Hodgson has helped England rebound from the disgrace of South Africa, but the national side is yet to recapture the imagination of the people. The emergence of Sturridge, Raheem Sterling, Adam Lallana, Jordan Henderson and Ross Barkley has raised fresh hopes of one day regaining a team worth believing in, but there is scant evidence that such a day will arrive in Brazil.
The starting XI Hodgson picked on Friday evening had never played together before and it showed. Neither Danny Welbeck nor Adam Lallana looked truly comfortable or effective out wide, Steven Gerrard and Jordan Henderson are not used to being partnered in a two-man midfield and Sturridge and Rooney still possess no real understanding to speak of up front.
Within the 23-man squad the individual talent and potential is undeniable.

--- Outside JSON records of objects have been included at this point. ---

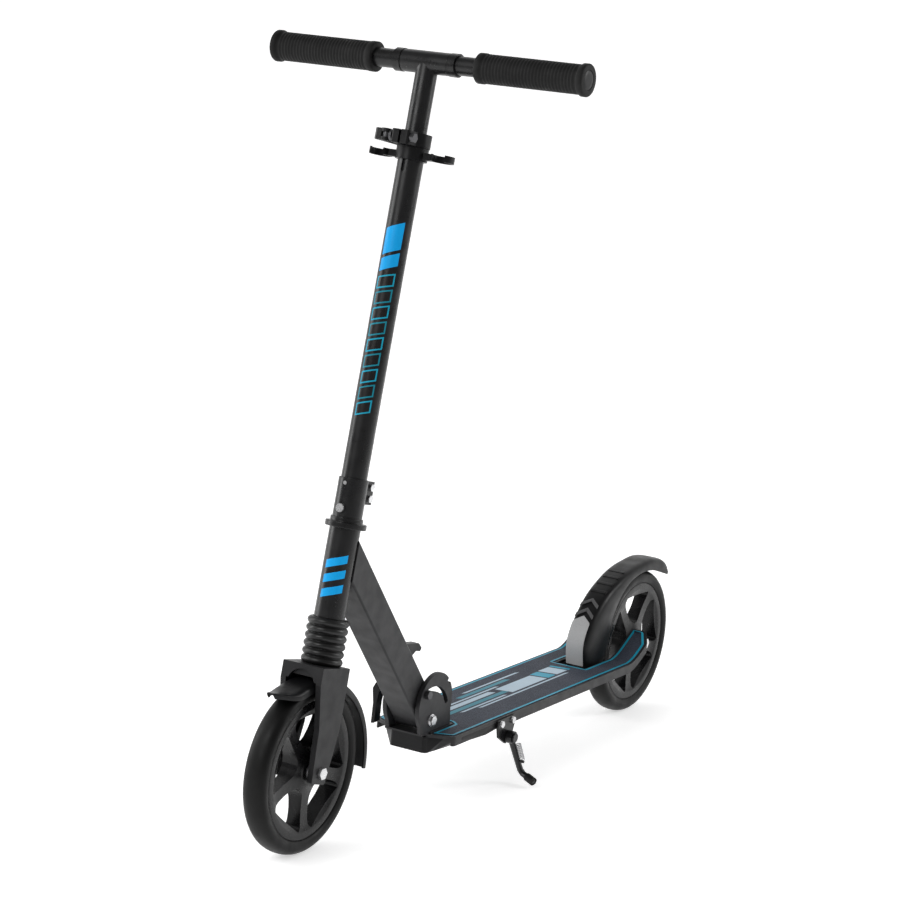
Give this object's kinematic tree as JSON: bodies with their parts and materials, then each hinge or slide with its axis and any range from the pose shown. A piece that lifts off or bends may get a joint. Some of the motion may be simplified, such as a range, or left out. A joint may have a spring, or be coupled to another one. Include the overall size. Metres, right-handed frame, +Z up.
{
  "type": "kick scooter",
  "caption": "Folding kick scooter with spoked wheels, a sprung front fork, a telescopic T-bar, a foot-brake fender and a side stand",
  "frame": {"origin": "on the floor, in the mid-plane, halfway between the two wheel axles (bottom centre of the bounding box)", "axes": "+Z up, -Y forward, +X to the rider's left, with the scooter upright on both wheels"},
  "size_m": [0.414, 1.015, 0.9192],
  "materials": {
    "black_steel": "satin black powder coat",
    "graphite_aluminium": "dark grey powder coat on aluminium",
    "black_plastic": "moulded black plastic",
    "grey_insert": "light grey moulded plastic",
    "tyre": "black solid tyre",
    "rubber": "matt black rubber",
    "grip_tape": "slate grit sheet with cyan border",
    "bright_steel": "zinc-plated steel"
  },
  "bodies": {
    "deck": {"deck_plate": "graphite_aluminium", "grip_tape": "grip_tape", "frame_rail": "graphite_aluminium", "front_nose": "black_plastic", "fold_bracket_left": "graphite_aluminium", "fold_bracket_right": "graphite_aluminium", "fold_base_plate": "graphite_aluminium", "base_screws": "bright_steel", "fold_pivot_bolt": "bright_steel", "rear_axle_bolt": "bright_steel", "rear_axle_spacers": "bright_steel", "fender_pivot_bolt": "bright_steel", "fender_spring": "bright_steel", "stand_bracket": "black_steel", "stand_bolts": "bright_steel"},
    "front_frame": {"head_tube": "black_steel", "headset_bearings": "bright_steel", "down_tube": "graphite_aluminium", "fold_knuckle": "graphite_aluminium", "carry_hook": "graphite_aluminium", "lock_skewer": "bright_steel"},
    "fold_lever": {"fold_lever": "black_plastic"},
    "steering": {"steerer_tube": "black_steel", "headset_flange": "black_steel", "lower_collar": "black_steel", "collar_bolts": "bright_steel", "column_tube": "black_steel", "clamp_collar": "black_plastic", "clamp_skewer": "bright_steel", "clip_ring": "black_plastic", "suspension_bellows": "rubber", "suspension_spring": "bright_steel"},
    "clamp_lever": {"clamp_lever": "black_plastic"},
    "tbar": {"stem_tube": "black_steel", "bar_sleeve": "black_steel", "sleeve_rings": "black_steel"},
    "left_handle": {"left_handle_tube": "black_steel", "left_grip": "rubber", "left_end_plug": "black_plastic"},
    "right_handle": {"right_handle_tube": "black_steel", "right_grip": "rubber", "right_end_plug": "black_plastic"},
    "fork": {"fork": "graphite_aluminium", "suspension_rod": "black_steel", "front_fender": "black_plastic", "front_axle_bolt": "bright_steel", "front_axle_spacers": "bright_steel"},
    "front_wheel": {"front_tyre": "tyre", "front_rim": "black_plastic", "front_hub_bearings": "bright_steel"},
    "rear_wheel": {"rear_tyre": "tyre", "rear_rim": "black_plastic", "rear_hub_bearings": "bright_steel"},
    "brake": {"rear_fender": "black_plastic", "fender_insert": "grey_insert", "brake_pad": "rubber"},
    "stand": {"stand_leg": "black_steel", "stand_foot": "rubber", "stand_spring": "bright_steel"}
  },
  "joints": [
    {"name": "fold", "type": "hinge", "parent": "deck", "child": "front_frame", "pos_m": [0, -0.1645, 0.111], "axis": [-1, 0, 0], "range_deg": [0, 86]},
    {"name": "fold_lever_turn", "type": "hinge", "parent": "front_frame", "child": "fold_lever", "pos_m": [-0.0365, -0.17935, 0.14598], "axis": [0, 1, 0], "range_deg": [0, 120]},
    {"name": "steer", "type": "hinge", "parent": "front_frame", "child": "steering", "pos_m": [0, -0.36065, 0.32214], "axis": [0, 0.1908, 0.9816], "range_deg": [-90, 90]},
    {"name": "suspension", "type": "slide", "parent": "steering", "child": "fork", "axis": [0, 0.1908, 0.9816], "range_m": [0, 0.012], "stiffness_N_per_m": 6000, "springref_m": -0.02, "deforming": ["suspension_bellows", "suspension_spring"]},
    {"name": "front_roll", "type": "hinge", "parent": "fork", "child": "front_wheel", "pos_m": [0, -0.4075, 0.1], "axis": [1, 0, 0], "continuous": true},
    {"name": "rear_roll", "type": "hinge", "parent": "deck", "child": "rear_wheel", "pos_m": [0, 0.4075, 0.1], "axis": [1, 0, 0], "continuous": true},
    {"name": "brake_press", "type": "hinge", "parent": "deck", "child": "brake", "pos_m": [0, 0.2755, 0.083], "axis": [-1, 0, 0], "range_deg": [0, 2.2], "stiffness_Nm_per_rad": 10, "springref_deg": -8.59},
    {"name": "bar_height", "type": "slide", "parent": "steering", "child": "tbar", "axis": [0, 0.1908, 0.9816], "range_m": [-0.06, 0.12]},
    {"name": "clamp_open", "type": "hinge", "parent": "steering", "child": "clamp_lever", "pos_m": [-0.0215, -0.29188, 0.81747], "axis": [0, 0.1908, 0.9816], "range_deg": [0, 90]},
    {"name": "left_pull", "type": "slide", "parent": "tbar", "child": "left_handle", "axis": [1, 0, 0], "range_m": [0, 0.03]},
    {"name": "right_pull", "type": "slide", "parent": "tbar", "child": "right_handle", "axis": [-1, 0, 0], "range_m": [0, 0.03]},
    {"name": "stand_fold", "type": "hinge", "parent": "deck", "child": "stand", "pos_m": [0.064, -0.0275, 0.068], "axis": [1, 0, 0], "range_deg": [0, 58], "stiffness_Nm_per_rad": 1, "springref_deg": -57.3}
  ]
}
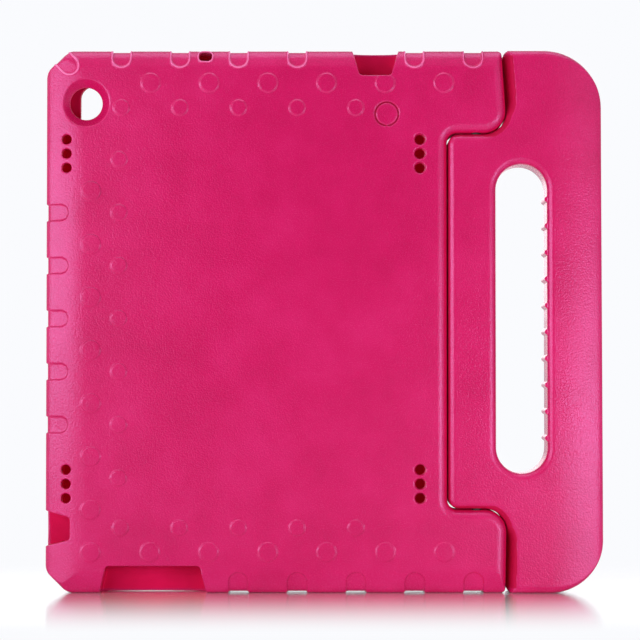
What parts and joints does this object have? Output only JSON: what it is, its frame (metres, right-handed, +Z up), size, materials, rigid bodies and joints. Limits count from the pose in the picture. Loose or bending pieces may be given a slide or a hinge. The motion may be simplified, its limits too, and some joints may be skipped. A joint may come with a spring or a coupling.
{
  "type": "kids tablet case",
  "caption": "Chunky moulded foam tablet case for a child, with a slotted carry handle at one side that turns back on hidden pins to make a stand.",
  "frame": {"origin": "middle of the bottom of the case, where it stands on its bottom edge", "axes": "+X runs across the case towards the handle, +Y from the back panel to the screen side, +Z up along the handle's pins"},
  "size_m": [0.266, 0.024, 0.259],
  "materials": {
    "tray_foam": "satin moulded EVA foam with a fine leather-like grain",
    "handle_foam": "satin moulded EVA foam with a fine leather-like grain",
    "pin_nylon": "plain black nylon"
  },
  "bodies": {
    "case": {"case_tray": "tray_foam", "upper_pivot_pin": "pin_nylon", "lower_pivot_pin": "pin_nylon"},
    "handle": {"carry_handle": "handle_foam"}
  },
  "joints": [
    {"name": "handle_swing", "type": "hinge", "parent": "case", "child": "handle", "pos_m": [0.0728, -0.0055, 0], "axis": [0, 0, -1], "range_deg": [0, 130]}
  ]
}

And so it should be – unlike Luiz Felipe Scolari, Laurent Blanc or Vicente del Bosque, Hodgson has chosen his men almost entirely on club form. But while this England group possess rare confidence, cohesion is the price.
Nine of Hodgson’s squad are yet to reach double figures for England caps. Henderson, Sterling, Lallana and Luke Shaw have never played a competitive minute at international level, while Barkley has just half an hour against Moldova at Wembley to his name. The blossoming of domestic talent at Liverpool, Everton and Southampton this season has greatly widened the England manager’s selection pool but it is hard to shake the sense that this squad has come together slightly too late.
Hodgson has little more time to bind his players into an effective unit than he did before Euro 2012, let alone follow the forthright advice of Paul Scholes and try to emulate the slick attacking style refined by Brendan Rodgers this season – without the not inconsiderable talents of Luis Suarez.
But then perhaps individual ability and youthful exuberance can overcome such obstacles. Perhaps Hodgson can work his magic quickly in Miami. Or perhaps a more realistic hope is that England and its manager are still inclined to salute the crowd when the Brazilian adventure finally ends next month.